Now we know most of the Trump opposition is of the left; not exclusively but predominantly. And we know that leftists like collectives because, let’s face it, most of them don’t have the courage of their convictions when confronted by arguments which rely on facts, logic, common sense and human nature. They need a protective outer cloak of like minded automatons. Watching Ben Shapiro or Brendan O’Neill or Jordan Petersen or the late Christopher Hitchens skewer emotive half-baked arguments with these axioms, even though a couple of those people mentioned would not necessarily consider themselves to be of the right (socially and/or economically), is a latter day version of Monty Python’s Flying Circus, such is the mirth-making.

Returning to the hashtag, the aforementioned emotive collective (“emective” perhaps – I’m on a roll with these new words) has nowhere to go especially if the Mueller probe into God knows what turns up nothing of significance and the now Democrat dominated House of Representatives turns out to be, as expected, all piss and wind.  I’m predicting that the dam will break when one prominent leftist admits they erred in condemning everything Trumpian and tweets #Iwaswrong. Collectivists being what they are will initially try to isolate this clearly deranged outlier until someone else realises that maybe he/she is right. Then other collectivists, because they are, will want to join the party to show how woke they are and hey presto, the trend is on its way.

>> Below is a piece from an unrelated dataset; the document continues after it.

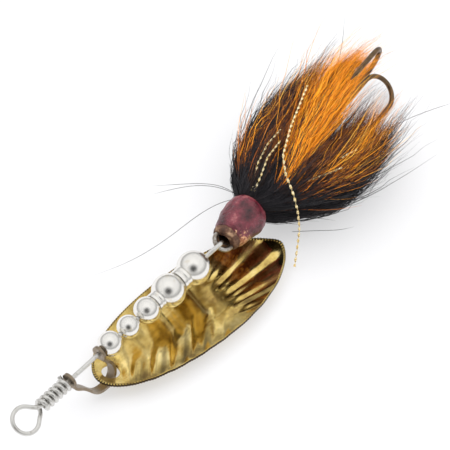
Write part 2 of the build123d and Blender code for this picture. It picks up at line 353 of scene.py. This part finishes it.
def blade_height(x, y, extra):
    """The bowl's height at a point: extra 0 is the hollow face and BLADE_T the back."""
    middle = WIDTH_R - BLADE_BOWL
    profile = (LENGTH_R - BLADE_BOWL) - np.sqrt((LENGTH_R + extra) ** 2 - (x - BLADE_LEN / 2) ** 2)
    z = middle - np.sqrt((middle - profile) ** 2 - y**2)
    far = np.hypot(x - FAN_AT, y)
    angle = np.degrees(np.arctan2(y, x - FAN_AT))
    grow = np.clip((far - FAN_START) / 3.2, 0, 1)
    grow = grow * grow * (3 - 2 * grow)
    side = np.clip((FAN_HALF - np.abs(angle)) / 5.0, 0, 1)
    wave = 0.5 + 0.5 * np.cos(2 * np.pi * angle / FAN_STEP)
    ripple = blade_bands(x, y) * (1 - grow * side)
    return z + FLUTE_DEEP * grow * side * (wave**0.8 - 0.4) + 0.085 * ripple


def make_blade():
    """The stamped blade: a bowl with a fan of flutes at the back, a hole at the front and a milled rim."""
    per_tooth = 4
    count = TEETH * per_tooth
    rim = blade_outline(count)
    hole_dir = rim - np.array((HOLE_IN, 0))
    reach = np.linalg.norm(hole_dir, axis=1)
    hole_dir /= reach[:, None]
    tooth = np.tile([1.0, 1.0, -1.0, -1.0], TEETH)
    rings = 44
    rise = np.linspace(0, 1, rings) ** 1.1
    places = [HOLE_R + (reach - 0.74 - HOLE_R) * k for k in rise]
    places += [reach - 0.66, reach - 0.56, reach - 0.08, reach]
    last = len(places) - 1
    verts, painted_shade = [], []
    for side, extra in ((1, 0.0), (-1, BLADE_T)):
        for k, far in enumerate(places):
            p = np.array((HOLE_IN, 0)) + hole_dir * far[:, None]
            z = blade_height(p[:, 0], p[:, 1], extra)
            # painted reflection: the brass is coloured darker in bands that follow the pressed waves,
            # standing in for their darker reflections
            wear_and_painted_shade = 0.60 * np.clip(blade_bands(p[:, 0] + 1.6, p[:, 1]) - 0.15, 0, 1)
            if k in (last - 2, last - 1):
                z = z + side * TOOTH_DEEP * tooth
                # painted shade: the notches between the milled teeth are coloured dark
                wear_and_painted_shade = np.where(tooth < 0, 1.0, 0.0)
            if k == last:
                z = z - side * 0.05
                p = p - hole_dir * (0.5 - 0.5 * tooth)[:, None] * TOOTH_DEEP
                # painted shade: the rim's outer edge is coloured dark all round
                wear_and_painted_shade = np.ones(count)
            if k == 0:
                z = z - side * 0.05
            verts.append(np.column_stack([p, z]))
            painted_shade.append(wear_and_painted_shade)
    rows = len(places)
    i = np.arange(count)
    j = (i + 1) % count
    faces = []
    for k in range(rows - 1):
        top, below = k * count, (k + 1) * count
        faces.append(np.column_stack([top + i, below + i, below + j, top + j]))
        top, below = (rows + k) * count, (rows + k + 1) * count
        faces.append(np.column_stack([top + i, top + j, below + j, below + i]))
    for k, flip in ((0, False), (rows - 1, True)):
        wall = [k * count + i, k * count + j, (rows + k) * count + j, (rows + k) * count + i]
        faces.append(np.column_stack(wall[::-1] if flip else wall))
    local = np.vstack(verts)
    placed = (BLADE_AT + local[:, :1] * blade_x + local[:, 1:2] * blade_y + local[:, 2:] * blade_z) * MM
    obj = new_mesh("blade_stamped", placed, np.vstack(faces).tolist())
    obj.data.attributes.new("painted_shade", "FLOAT", "POINT").data.foreach_set("value", np.concatenate(painted_shade))
    obj.data.materials.append(brass_material())
    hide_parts("blade")
    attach(obj, "blade")
    return obj


def brass_material():
    """Polished brass, drawn lengthwise, with painted shade: darker bands across the near half of the bowl
    and a dark milled rim.
    """
    m, nodes, links, shader = new_material("blade_brass")
    blotch = add_noise(nodes, links, 170, 5.0, 0.6)
    brass_stops = [(0.34, (0.96, 0.77, 0.34)), (0.50, (0.74, 0.54, 0.17)), (0.66, (0.36, 0.23, 0.07))]
    clean = add_ramp(nodes, links, blotch, brass_stops)
    wear_and_painted_shade = nodes.new("ShaderNodeAttribute")
    wear_and_painted_shade.attribute_name = "painted_shade"
    mix = nodes.new("ShaderNodeMix")
    mix.data_type = "RGBA"
    links.new(wear_and_painted_shade.outputs["Fac"], mix.inputs["Factor"])
    links.new(clean, mix.inputs[6])
    # the dark brown of the painted shade, laid over the brass in the bands and on the milled rim
    mix.inputs[7].default_value = (0.045, 0.026, 0.010, 1)
    links.new(mix.outputs[2], shader.inputs["Base Color"])
    shader.inputs["Metallic"].default_value = 1.0
    drawn = add_noise(nodes, links, 700, 4.0, 0.6, (0.06, 1.0, 0.3))
    links.new(add_range(nodes, links, drawn, 0.3, 0.7, 0.05, 0.15), shader.inputs["Roughness"])
    add_bump(nodes, links, drawn, 0.16, 0.0001, shader)
    return m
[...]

Incidentally I was torn between #Iwaswrong  and #Wewerewrong but such is the power of #, I have found, it doesn’t matter because in social media world # is the great gatherer or more appropriately collector, if we want to stick to our leftist shtick. It turns out the armour provided by “we” won’t be required.

Now I’d love to do a piece on the “Green New Deal” but it would look something  like this byooooootvglsek5bvdktgb,bsc              after I fall face first into the keyboard laughing like a drain.